We've got updates on the likely Kabuki theater by the Lege versus ERCOT and PUC, rural and low-income hits and more. Let's dig in.
• Let's start with the ProPublica/Trib piece that dives deeper into just how fucked-up the Texas electric world is and just how deeply Texas power companies have made it that way. Plus, PP/T rightly blame not just ERCOT and the Public Utilities Commission but the Railroad Commission for not requiring natural-gas power plant suppliers, and the plants involved, to winterize. So, shut the fuck up Wayne Christian.
• Move next to Politico, which focuses on: "Where's Abbott?"
• All the talk about Winter Storm Sucks-ass's effects were centered on urban areas, and it is true that Texas is becoming ever more urban. But, as I can attest, rural Texas is indeed facing the short end of the stick on dealing with the storm's aftermath.
• Also hard hit? School districts that can't reopen due to storm damage. THAT, in turn, as yours truly wrote in an op-ed at his day job, is why UIL should have immediately decided to just shove back boys and girls basketball playoff brackets by a full week.
• SocraticGadfly offers his suggestions for people to fill those vacant "unaffiliated" board positions on ERCOT.
• Off the Kuff advises you to be more mad at the Public Utility Commission.
• The Lege put both agencies in the hot seat at hearings, but will it ultimately be anything more than kabuki theater? Not if Strangeabbott is only welcoming ERCOT board resignations but not PUC ones. Not if either Abbott or the Lege lets stand ERCOT CEO Bill Magness telling the Lege he wouldn't have changed a thing.
• That's why, per D Magazine, there's four key questions involved.
• Rolling blackouts and other problems from the storm hit low-income residents harder; per the piece, it hit illegal immigrants harder yet.
That piece is also, to riff on uninformed comments by an alleged "energy expert" Joshua Rhodes that I blogged about last week, also detailed on how public housing is really under-insulated and under-weatherized. But, it notes that it's not JUST public housing either; due to crappy construction, which ALSO affects AC bills, Southern states' residents generally lead the nation in electric costs.
• The Observer also has a roundup of how we got here.
• Chris Hooks has a further roundup at the Monthly, noting that we really got here because a then-bipartisan Lege started us on this road in the late 1990s. I've said this more than once in comments at Kuff's site, that Democraps as well as Rethuglicans brought us here.

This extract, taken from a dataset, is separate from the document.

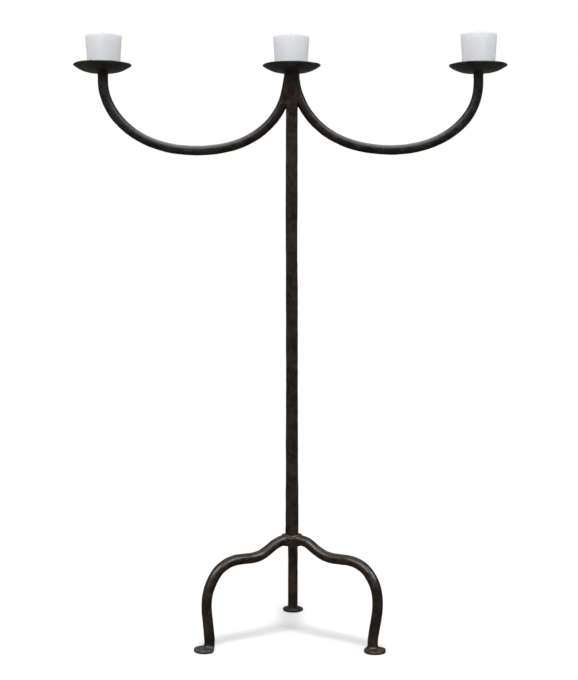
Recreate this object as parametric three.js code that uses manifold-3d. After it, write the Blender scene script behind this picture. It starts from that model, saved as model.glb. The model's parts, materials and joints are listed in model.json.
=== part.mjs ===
// Forged-iron floor candelabrum with three lights.
//
// A square stem with eased corners rises from a tripod of three round bar legs.
// Each leg starts at the hub, swells up into a shoulder, turns down and ends in a
// round foot that is forged flat and turned outwards. Two round bar arms sweep
// down and out from the top of the stem in a U and turn up again. A shallow dished
// pan sits on each arm end and on the stem, held by the shank of a pricket spike,
// and a tapered pillar candle stands in each pan over its pricket.
//
// Units are millimetres, +Z is up, +X runs along the arms, and -Y is the front.
// The origin is on the floor, at the middle of the overall bounding box.

import * as THREE from 'three';
import { mergeVertices } from 'three/addons/utils/BufferGeometryUtils.js';
import Module from 'manifold-3d';

const wasm = await Module();
wasm.setup();

// ---------------------------------------------------------------- dimensions

const GAP = 0.3;                 // clearance between touching pieces

// stem: square bar, its half width by height, corners eased
const STEM_BOTTOM = 197.8;       // underside, on top of the hub
const STEM_TOP = 1079.9;         // top, under the centre pan
const STEM_HALF = [[0, 12.6], [197.8, 12.6], [420, 11.6], [850, 11.2], [1079.9, 10.75], [1300, 10.75]];
const STEM_EASE = 2.6;           // corner chamfer, measured along each face
const TENON_R = 5.0;             // spigot under the stem, into the hub
const TENON_LEN = 12.0;

// arms: round bar, centreline in the XZ plane, from the pan to the neck
const ARM_R = 9.15;
const ARM_STEPS = 44;
const ARM_LEFT_LINE = [
  [-356.9, 1083.0], [-356.1, 1053.2], [-350.6, 1030.7], [-340.7, 1010.2], [-327.0, 991.8],
  [-310.5, 975.8], [-291.9, 962.6], [-271.8, 952.1], [-250.5, 944.3], [-228.3, 938.8],
  [-205.4, 935.7], [-182.1, 934.6], [-158.7, 935.4], [-135.6, 938.2], [-113.1, 943.3],
  [-91.6, 951.0], [-71.5, 961.4], [-53.2, 974.6], [-37.2, 990.8], [-24.2, 1009.6],
  [-14.9, 1030.5], [-9.5, 1053.0], [-5.3, 1075.5], [-4.2, 1083.0],
];
const ARM_RIGHT_LINE = [
  [351.9, 1083.0], [351.8, 1053.2], [347.9, 1030.6], [339.5, 1009.9], [326.7, 991.5],
  [310.5, 975.5], [292.0, 962.4], [272.0, 952.1], [250.9, 944.5], [228.9, 939.4],
  [206.2, 936.6], [183.2, 935.9], [160.0, 937.2], [137.1, 940.5], [114.8, 946.0],
  [93.5, 953.8], [73.6, 964.0], [55.5, 976.9], [39.4, 992.6], [25.9, 1010.7],
  [15.4, 1030.9], [8.1, 1052.8], [4.5, 1075.5], [3.6, 1083.0],
];

// legs: round bar, centreline as [distance from the stem axis, height]
const LEG_R = { left: 10.0, right: 9.95, rear: 10.3 };
const LEG_STEPS = 36;
const LEG_LEFT_LINE = [
  [181.0, -6.0], [180.3, 18.8], [182.0, 37.8], [184.0, 56.7], [185.9, 75.6], [185.7, 94.6],
  [181.6, 113.4], [173.5, 131.2], [161.6, 147.1], [146.4, 157.3], [128.7, 162.9], [109.4, 163.7],
  [89.9, 163.4], [71.2, 166.0], [53.9, 174.1], [37.1, 184.0], [19.4, 189.6], [-12.0, 188.8],
];
const LEG_RIGHT_LINE = [
  [180.5, -6.0], [181.6, 21.4], [184.4, 40.6], [188.0, 59.7], [190.8, 78.9], [191.2, 98.3],
  [187.8, 117.6], [179.7, 135.4], [166.9, 150.7], [150.6, 160.0], [132.0, 164.2], [112.3, 164.3],
  [92.4, 164.0], [73.4, 167.2], [55.6, 174.9], [38.1, 185.7], [19.9, 189.5], [-12.0, 188.8],
];
const LEG_REAR_LINE = [
  [171.6, -6.0], [171.9, 20.1], [174.0, 39.2], [176.7, 58.2], [178.9, 77.2], [179.0, 96.4],
  [175.5, 115.5], [167.8, 133.2], [156.3, 148.8], [142.0, 158.6], [125.4, 163.1], [107.2, 163.9],
  [88.7, 163.8], [70.8, 166.6], [53.9, 174.5], [37.2, 184.5], [19.5, 189.5], [-12.0, 188.8],
];
const LEG_AZIMUTH = { left: 211.3, right: 326.1, rear: 89.2 };   // degrees from +X, about Z
const FOOT_REACH = { left: 190.6, right: 185.8, rear: 181.1 };   // axis to the middle of the foot
const FOOT_R = { left: 19.6, right: 20.2, rear: 20.3 };   // flattened foot
const FOOT_THICK = { left: 6.6, right: 6.2, rear: 6.0 };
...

• The "National magazine of neoliberal Texas exceptionalism" ignores how El Paso survived the storm so well PRECISELY because it was connected to the Western US grid in making a lying claim that ERCOT's disconnect was not part of the problem. That also was discussed by me in last week's winter storm portion of the Roundup.
• The now-notorious Griddy has been booted from the list of Texas electric providers.
• Texas Living Waters Project urges the Legislature to use the current legislative session to address the long-running water infrastructure challenges laid bare by Winter Storm Uri.
• Jeff Balke lists eight emergency preparedness items you might want to have on hand.